I agree that in the long-term steady state applications this sort of market manipulation would be less efficient than simply letting things be. But we're not talking about a static system, we're talking about a dynamic one. The subsidies may end up costing (say) 1% of economic growth over 10 years.

But what happens in that 11th year when oil dries up? If you've been researching alternatives, the economy can shift over and only contracts (say) 10% due to the forced shift to alternatives. But if you're completely reliant on oil, the economy could contract (say) 40% because the alternatives aren't yet ready. The difference could far exceed the small 1% cost you paid over the previous 10 years. Basically, "a stitch in time saves nine."

The run-up in oil prices over the last year is a good example. If we'd ramped up to it, we could've spread the pain over the last 10 years instead of getting hit with it all in just 1 year. Spreading that pain would've cost more back then, but our economy wouldn't be suffering as badly now. And we would've had 10 years of R&D on alternatives, instead of getting caught with our pants down and trying to ramp up R&D now. (I actually think current oil prices are unrealistic, and they're bound to come down. But that's another discussion.)

In a fantasy where government can foresee both problems and their solutions, that's correct in that the government can force the proper diversification.
Need I point out that it's also a fantasy to believe the government can never foresee problems and their solutions? The government succeeds some of the time. Statistically when something is partially successful, the optimal solution ends up being using it some of the time. e.g. Say you can avoid parking fees by illegally parking on the street, but sometimes the police tickets you. It turns out the optimal solution isn't to always park illegally or never park illegally. The optimal solution is to sometimes park illegally, with the rate determined by the cost of parking vs. tickets and the rate at which you're ticketed.

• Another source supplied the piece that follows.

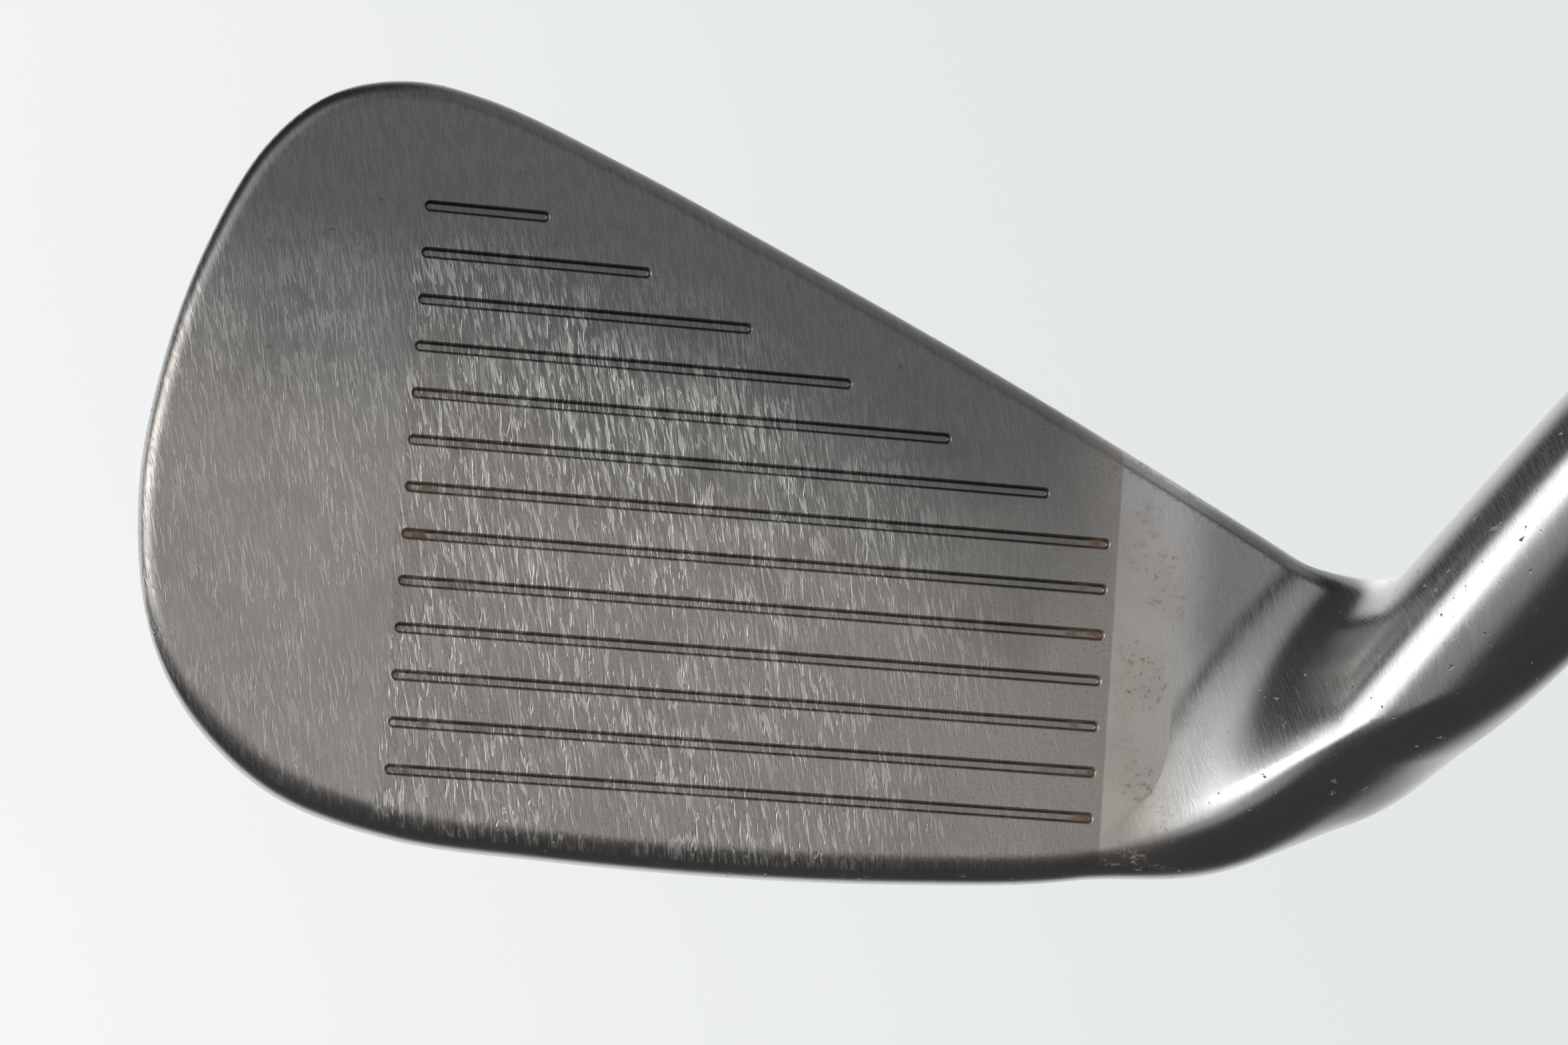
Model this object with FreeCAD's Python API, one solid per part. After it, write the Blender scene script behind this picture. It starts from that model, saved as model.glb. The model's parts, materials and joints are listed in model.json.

In the real world, experience should really show us by now that the best case scenario is the free market one proposed by pauldovi; allow the price signal to shine through without interference (no subsidies or special taxes to any energy producing technology), and allow the industry to bring to market energy sources they need, not what we think they need.
For most situations I'd agree. But the supply/demand interaction with oil isn't based on the total supply of oil present underground. It's based on how much has been pumped out and is available to be used at the moment. The latter is by definition immune to the overall supply available underground, up until the point where it starts to impact the amount that can be pumped out. So the market is not factoring in the eventuality that oil will run out. It needs to be added artificially to the market price if you want the market to respond to it appropriately.

RE: Electric is the future
By oTAL on 8/1/2008 9:27:09 AM , Rating: 2
Amazing post.
Thank you for your insight on this. You have expressed some of my thoughts on this subject in a very clear organized way.
+6 =)

RE: Electric is the future
By oTAL on 8/1/2008 9:29:28 AM , Rating: 3
And by the way, most of the same arguments can be used for some of the agricultural subsidies. A significant "market correction" in agriculture is people starving to death, reducing demand... hardly acceptable.